Suhas Mallesh

Posted on Apr 13

Azure ML Online Endpoints: Deploy Your Model to Production with Terraform 🚀

#azure #machinelearning #ai #devops

Your model is trained. Now deploy it to a managed online endpoint with traffic splitting for canary rollouts, autoscaling, health probes, and data collection. Here's how to deploy Azure ML endpoints with Terraform using azapi.

In the previous post, we set up the Azure ML workspace - the hub for experiments, models, and compute. Now comes the production side: taking a trained model and deploying it to a managed online endpoint that your applications can call for real-time predictions.

Azure ML online endpoints involve two resources: an Endpoint (the stable HTTPS URL with auth and traffic routing) and one or more Deployments (the model + compute behind it).
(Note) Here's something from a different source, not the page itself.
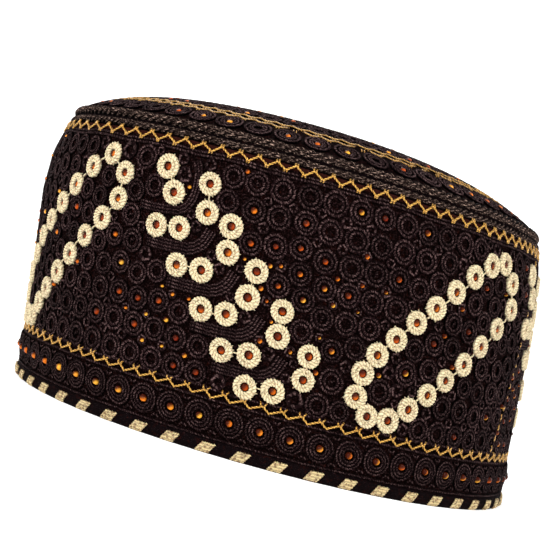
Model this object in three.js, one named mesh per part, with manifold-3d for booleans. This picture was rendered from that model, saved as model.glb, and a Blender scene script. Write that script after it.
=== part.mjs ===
// A round, stiff skullcap of black embroidered cloth: an upright wall, a low domed crown, a corded seam
// between them, a border and a striped binding at the foot, and raised rings of cream thread on the wall.
// Millimetres, +Z up. The rim lies on the plane z = 0, the front of the cap faces -Y and +X is to its right.
import * as THREE from "three";
import { mergeVertices } from "three/addons/utils/BufferGeometryUtils.js";
import Module from "manifold-3d";

const wasm = await Module();
wasm.setup();

// Driving dimensions in millimetres.
const capRadius = 92;
const clothThickness = 2.7;
const gap = 0.3;
const sides = 40;
const seamHeight = 94.5;
const crownRise = 15.7;
const crownFullness = 3.8;
const crownLean = -9;
const cordRadius = 1.6;

// The cream rings: outer radius, height, radius of the crest, depth of the dish that holds the stone.
const ringRadius = 3.9;
const ringHeight = 1.5;
const ringCrest = 2.9;
const ringDish = 0.7;
const ringSides = 6;
const stitchWidth = 1.2;
const stitchHeight = 0.9;
const stitchInset = 0.9;

// Outer outlines of the three bands of cloth, from the rim up.
const bindingOutline = [
  { height: 0, radius: 90.8 },
  { height: 0.7, radius: 91.5 },
  { height: 3.4, radius: 91.5 },
  { height: 4.2, radius: 90.7 },
];
const borderOutline = [
  { height: 4.5, radius: 91.0 },
  { height: 5.3, radius: 91.7 },
  { height: 6.3, radius: 91.1 },
  { height: 10.5, radius: 92.2 },
  { height: 14.5, radius: 91.9 },
  { height: 16.9, radius: 91.1 },
];
const wallOutline = [
  { height: 17.2, radius: 91.2 },
  { height: 40, radius: 91.9 },
  { height: 66, radius: 92.0 },
  { height: 81, radius: 91.4 },
  { height: 90, radius: 90.1 },
];
const weltOutline = [
  { height: 90.3, radius: 89.6 },
  { height: 91.6, radius: 89.9 },
  { height: 92.8, radius: 89.0 },
];
const weltInnerRadius = 86.6;
const rimInnerRadius = 88.3;

// Radius of the crown panel's edge, and the shares of the seam radius where its section has a corner.
const crownEdgeRadius = 85.8;
const crownEdgeHeight = 93.2;
const crownStations = [0.92, 0.86, 0.76, 0.62, 0.42];

// Ring centres on the wall: along is the arc from the front towards +X, up is the height above the rim.
const rightLoop = [
  { along: 65.6, up: 73.2 },
  { along: 58.2, up: 66.8 },
  { along: 51.2, up: 60.3 },
  { along: 44.8, up: 54.3 },
  { along: 38.7, up: 47.8 },
  { along: 33.2, up: 41.7 },
  { along: 29.5, up: 35.3 },
  { along: 28.6, up: 28.0 },
  { along: 33.4, up: 23.0 },
  { along: 40.8, up: 23.2 },
  { along: 47.3, up: 27.9 },
  { along: 53.6, up: 33.6 },
  { along: 60.0, up: 39.3 },
  { along: 67.0, up: 45.6 },
  { along: 74.1, up: 52.5 },
  { along: 81.8, up: 59.4 },
  { along: 89.4, up: 66.9 },
  { along: 87.7, up: 75.1 },
  { along: 81.3, up: 80.4 },
  { along: 73.4, up: 78.4 },
];
const leftLoop = [
  { along: -83.2, up: 68.8 },
  { along: -90.7, up: 62.0 },
  { along: -98.5, up: 55.6 },
  { along: -105.4, up: 49.7 },
  { along: -111.4, up: 43.0 },
  { along: -116.6, up: 36.4 },
  { along: -119.6, up: 29.0 },
  { along: -117.2, up: 22.2 },
  { along: -110.9, up: 21.9 },
  { along: -104.4, up: 22.4 },
  { along: -99.0, up: 27.6 },
  { along: -93.4, up: 33.2 },
  { along: -86.5, up: 39.6 },
  { along: -79.6, up: 46.4 },
  { along: -72.6, up: 53.4 },
  { along: -65.4, up: 60.2 },
  { along: -59.6, up: 67.3 },
  { along: -58.9, up: 75.6 },
  { along: -66.4, up: 80.8 },
  { along: -75.0, up: 75.6 },
];
const scrollPairs = [
  { along: -42.5, up: 80.5, nextAlong: -38.6, nextUp: 73.1 },
  { along: -42.6, up: 62.2, nextAlong: -34.5, nextUp: 63.0 },
  { along: -27.0, up: 78.2, nextAlong: -26.2, nextUp: 69.6 },
  { along: -33.2, up: 52.0, nextAlong: -24.9, nextUp: 52.4 },
  { along: -17.9, up: 67.4, nextAlong: -17.6, nextUp: 59.6 },
  { along: -22.9, up: 41.1, nextAlong: -14.9, nextUp: 41.7 },
  { along: -7.9, up: 56.4, nextAlong: -9.2, nextUp: 48.2 },
  { along: -14.5, up: 30.9, nextAlong: -5.9, nextUp: 31.7 },
  { along: 1.8, up: 46.9, nextAlong: 1.7, nextUp: 39.4 },
  { along: -5.5, up: 22.2, nextAlong: 3.0, nextUp: 23.2 },
  { along: 12.0, up: 36.0, nextAlong: 11.5, nextUp: 28.8 },
];

// Each motif comes four times round the wall, turned by these degrees about +Z.
const loopCopies = [
  { name: "ring_loop_front_right", rings: rightLoop, turn: 0 },
  { name: "ring_loop_back_right", rings: rightLoop, turn: 89.5 },
  { name: "ring_loop_back_left", rings: rightLoop, turn: 179 },
  { name: "ring_loop_front_left", rings: leftLoop, turn: 0 },
];
const scrollCopies = [
  { name: "front", turn: 0 },
  { name: "right", turn: 93 },
  { name: "back", turn: 182 },
  { name: "left", turn: 271 },
];

const clothLook = { color: 0x17101a, roughness: 0.85, metalness: 0 };
const cordLook = { color: 0x1d1518, roughness: 0.6, metalness: 0 };
const bindingLook = { color: 0x120d10, roughness: 0.45, metalness: 0 };
const creamLook = { color: 0xe8dcae, roughness: 0.7, metalness: 0 };

// A solid of revolution about +Z from a closed outline.
function revolved(outline, count = sides) {
  const points = outline.map(({ radius, height }) => new THREE.Vector2(radius, height));
  const geometry = new THREE.LatheGeometry(points, count);
  geometry.rotateX(Math.PI / 2);
  return geometry;
}

// A band of cloth: its outer outline, closed by an upright inner face.
function bandOf(outline, innerRadius) {
  const foot = { height: outline[0].height, radius: innerRadius };
  const top = { height: outline[outline.length - 1].height, radius: innerRadius };
  return revolved([...outline, top, foot, outline[0]]);
}

function rimBinding() {
  return bandOf(bindingOutline, rimInnerRadius);
}

function lowerBorder() {
  return bandOf(borderOutline, rimInnerRadius);
}

function sideWall() {
  const innerSide = wallOutline
    .filter((row, index) => index % 2 === 0)
    .map(({ height, radius }) => ({ height, radius: radius - clothThickness }))
    .reverse();
  return revolved([...wallOutline, ...innerSide, wallOutline[0]]);
}

function wallTopWelt() {
  return bandOf(weltOutline, weltInnerRadius);
}

// The corded seam: a round cord laid between the crown panel and the welt.
function crownPiping() {
  const cordSides = 6;
  const outline = [];
  for (let i = 0; i <= cordSides; i++) {
    const angle = (i / cordSides) * Math.PI * 2;
    outline.push({
      radius: crownEdgeRadius + gap + cordRadius + cordRadius * Math.cos(angle),
      height: seamHeight + 0.2 + cordRadius * Math.sin(angle),
    });
  }
  return revolved(outline);
}

// Height of the crown's outer surface at a share of the seam radius.
function crownHeight(share) {
  return seamHeight + crownRise * (1 - share ** crownFullness);
}

function crownPanel() {
  const seamRadius = crownEdgeRadius + gap + 2 * cordRadius;
  const edgeShare = crownEdgeRadius / seamRadius;
  const outer = [edgeShare, ...crownStations].map((share) => ({
    radius: seamRadius * share,
    height: crownHeight(share),
  }));
  const inner = outer
    .filter((row, index) => index % 2 === 1)
    .map(({ radius, height }) => ({ radius: radius - 1, height: height - clothThickness }))
    .reverse();
  const foot = [
    { radius: crownEdgeRadius - clothThickness, height: crownEdgeHeight },
    { radius: crownEdgeRadius, height: crownEdgeHeight },
  ];
  const underside = { radius: 0, height: crownHeight(0) - clothThickness };
  const top = { radius: 0, height: crownHeight(0) };
  return revolved([underside, ...inner, ...foot, ...outer, top]);
}

// A geometry as a solid for joining, with its seams welded.
function solidOf(geometry) {
  const bare = geometry.clone();
  bare.deleteAttribute("normal");
  bare.deleteAttribute("uv");
  const welded = mergeVertices(bare, 1e-4);
  const mesh = new wasm.Mesh({
    numProp: 3,
    vertProperties: welded.attributes.position.array,
    triVerts: new Uint32Array(welded.index.array),
  });
  return new wasm.Manifold(mesh);
}

function geometryOf(solid) {
  const mesh = solid.getMesh();
  const geometry = new THREE.BufferGeometry();
  geometry.setAttribute("position", new THREE.BufferAttribute(mesh.vertProperties, 3));
  geometry.setIndex(new THREE.BufferAttribute(mesh.triVerts, 1));
  return geometry;
}

// One ring on a flat cloth: x runs along the wall, y up it and z out of it.
function flatRing({ along, up }) {
  const outline = [
    { radius: 0, height: 0 },
    { radius: ringRadius, height: 0 },
    { radius: ringCrest, height: ringHeight },
    { radius: 0, height: ringDish },
  ];
  return revolved(outline, ringSides).translate(along, up, 0);
}

// The threads that run on from one ring to the next.
function flatStitch(from, to) {
  const length = Math.hypot(to.along - from.along, to.up - from.up);
  const reach = length - 2 * (ringRadius - stitchInset);
  const stitch = new THREE.BoxGeometry(reach, stitchWidth, stitchHeight);
  stitch.translate(0, 0, stitchHeight / 2);
  stitch.rotateZ(Math.atan2(to.up - from.up, to.along - from.along));
  return stitch.translate((from.along + to.along) / 2, (from.up + to.up) / 2, 0);
}

// A chain of rings joined by their stitches; a closed chain joins its last ring to its first.
function flatChain(rings, closed) {
  const links = closed ? rings.length : rings.length - 1;
  let chain = rings.map((ring) => solidOf(flatRing(ring))).reduce((sum, ring) => sum.add(ring));
  for (let i = 0; i < links; i++) {
    chain = chain.add(solidOf(flatStitch(rings[i], rings[(i + 1) % rings.length])));
  }
  return geometryOf(chain);
}

// Outer radius of the wall at a height, read off its outline.
function wallRadius(height) {
  const upper = Math.max(1, wallOutline.findIndex((row) => row.height >= height));
  const low = wallOutline[upper - 1];
  const high = wallOutline[upper];
  return THREE.MathUtils.mapLinear(height, low.height, high.height, low.radius, high.radius);
}

// Bends a flat chain round the wall, clear of it by the gap.
function wrapped(flat, turn) {
  const position = flat.attributes.position;
  for (let i = 0; i < position.count; i++) {
    const angle = position.getX(i) / capRadius + THREE.MathUtils.degToRad(turn);
    const height = position.getY(i);
    const radius = wallRadius(height) + gap + position.getZ(i);
    position.setXYZ(i, radius * Math.sin(angle), -radius * Math.cos(angle), height);
  }
  return flat;
}

// The whole cap leans a little to its left, so each height is shifted in proportion to it.
const lean = new THREE.Matrix4().makeShear(0, 0, 0, 0, crownLean / seamHeight, 0);

function addPiece(cap, name, geometry, look) {
  const mesh = new THREE.Mesh(geometry.applyMatrix4(lean), new THREE.MeshStandardMaterial(look));
  mesh.name = name;
  cap.add(mesh);
}

const cap = new THREE.Group();
addPiece(cap, "rim_binding", rimBinding(), bindingLook);
addPiece(cap, "lower_border", lowerBorder(), clothLook);
addPiece(cap, "side_wall", sideWall(), clothLook);
addPiece(cap, "wall_top_welt", wallTopWelt(), cordLook);
addPiece(cap, "crown_piping", crownPiping(), cordLook);
addPiece(cap, "crown_panel", crownPanel(), clothLook);

for (const { name, rings, turn } of loopCopies) {
  addPiece(cap, name, wrapped(flatChain(rings, true), turn), creamLook);
}

for (const { name, turn } of scrollCopies) {
  scrollPairs.forEach(({ along, up, nextAlong, nextUp }, index) => {
    const rings = [{ along, up }, { along: nextAlong, up: nextUp }];
    const number = String(index + 1).padStart(2, "0");
    addPiece(cap, `ring_pair_${name}_${number}`, wrapped(flatChain(rings, false), turn), creamLook);
  });
}

// The origin is under the middle of the cap's own box.
const middle = new THREE.Box3().setFromObject(cap).getCenter(new THREE.Vector3());
cap.position.set(-middle.x, -middle.y, 0);

const part = new THREE.Group();
part.add(cap);

export default part;
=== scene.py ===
import math
from functools import partial

import bpy
import numpy as np
from bpy.props import FloatProperty, IntProperty, PointerProperty
from mathutils import Matrix, Vector


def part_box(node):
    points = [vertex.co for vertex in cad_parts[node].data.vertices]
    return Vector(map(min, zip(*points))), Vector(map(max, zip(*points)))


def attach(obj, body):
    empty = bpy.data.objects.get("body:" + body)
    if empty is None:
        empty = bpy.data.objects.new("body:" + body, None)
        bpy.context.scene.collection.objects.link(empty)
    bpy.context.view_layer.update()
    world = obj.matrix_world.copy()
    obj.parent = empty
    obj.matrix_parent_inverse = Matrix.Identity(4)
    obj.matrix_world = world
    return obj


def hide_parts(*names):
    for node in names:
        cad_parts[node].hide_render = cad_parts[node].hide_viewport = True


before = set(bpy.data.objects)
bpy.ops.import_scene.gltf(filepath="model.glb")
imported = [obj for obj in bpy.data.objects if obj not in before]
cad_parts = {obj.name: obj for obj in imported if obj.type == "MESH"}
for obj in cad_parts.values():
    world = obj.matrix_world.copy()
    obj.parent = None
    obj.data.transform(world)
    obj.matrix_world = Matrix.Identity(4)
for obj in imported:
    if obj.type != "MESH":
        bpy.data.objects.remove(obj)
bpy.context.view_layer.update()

bl_info = {
    "name": "Ring-embroidered skullcap",
    "version": (1, 0, 0),
    "blender": (4, 5, 0),
    "location": "3D View > Sidebar > Skullcap",
    "description": "Cloth, cords, rings, stones and seams of a stiff embroidered skullcap",
    "category": "Object",
}

MM = 0.001
TAU = 2 * math.pi

# The cap is drawn upright in millimetres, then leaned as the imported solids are.
CAP_RADIUS = 92.0
ROUND = TAU * CAP_RADIUS
SEAM_HEIGHT = 94.5
LEAN = -9.0 / SEAM_HEIGHT
rim_low, rim_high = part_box("rim_binding")
RIM_MIDDLE = (rim_low + rim_high) / 2 / MM
AXIS_X = RIM_MIDDLE.x - LEAN * RIM_MIDDLE.z
AXIS_Y = RIM_MIDDLE.y

# Outer outline of the cap's bands: height, radius.
OUTLINE = np.array([
    (0.0, 90.8), (0.7, 91.5), (3.4, 91.5), (4.2, 90.9), (5.3, 91.5), (6.3, 91.3), (10.5, 92.2), (14.5, 91.9),
    (16.9, 91.2), (20.0, 91.3), (40.0, 91.9), (66.0, 92.0), (81.0, 91.4), (90.0, 90.1), (94.0, 89.0),
])
CLOTH_SINK = 0.85
CROWN_EDGE = 89.3
CROWN_RISE = 15.7
CROWN_FULLNESS = 3.8

# The left side's small bulge and the sunken edge above it: height, offset of the radius.
SHOULDER = np.array([(0, 0), (35, 0.2), (66, 1.7), (78, 0.9), (88, -1.6), (94.5, -3.6), (112, -3.6)])
SHOULDER_TURN = -98
SHOULDER_WIDTH = 36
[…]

Since the azurerm provider doesn't have native online endpoint resources yet, we use azapi to provision them directly via the Azure API. 🎯

🏗️ The Two-Layer Architecture

Endpoint (HTTPS URL, auth mode, traffic split)
    ↓
Deployment(s) (model, instance type, scaling, probes)

Resource	What It Defines
Endpoint	Stable URL, auth mode (key/AAD), traffic routing
Deployment	Model reference, instance type, scale settings, health probes

The endpoint URL stays fixed. You deploy new model versions as new deployments, shift traffic gradually, and delete old deployments after validation.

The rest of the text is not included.